The call telling me of Big Jane’s passing, early that Monday morning, was shortly followed by a call from Aida’s school nurse about “a skin rash that really should be seen by a doctor immediately.” So only after picking Aida up, checking in with her house staff, coordinating a doctor’s appointment with them and getting her to it, convincing Aida — thrilled to have the day with Mom instead of at school, but wary of letting anyone near the oozing, angry red skin on her side — to let a couple of physicians examine and swab her, working through the complexities of selecting an antibiotic for a person who can’t swallow pills, and sending her on to the pharmacy and home with her house manager… Only after all that did I stop, almost on a whim, sit on a bench in the afternoon sunshine at the edge of Lake Union, put on my big sunglasses and cry.

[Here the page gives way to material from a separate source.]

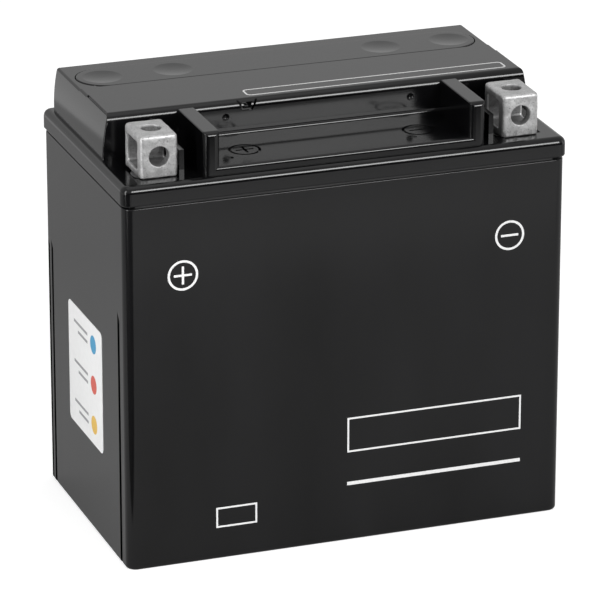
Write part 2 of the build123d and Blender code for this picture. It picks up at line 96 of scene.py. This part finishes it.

When I was a child, in the summer, Big Jane would take her first cup of coffee outside with her early in the morning, climb the ladder of their small, above-ground pool, and recline regally on a floating mattress in her billowing white nightgown, circling slowly in the water as the sky lightened. “Don’t you want to put on your swimsuit?” we’d ask her, mildly scandalized at her behavior. She would smile and drift, and tell us we’d someday understand the value of not wasting time on such things.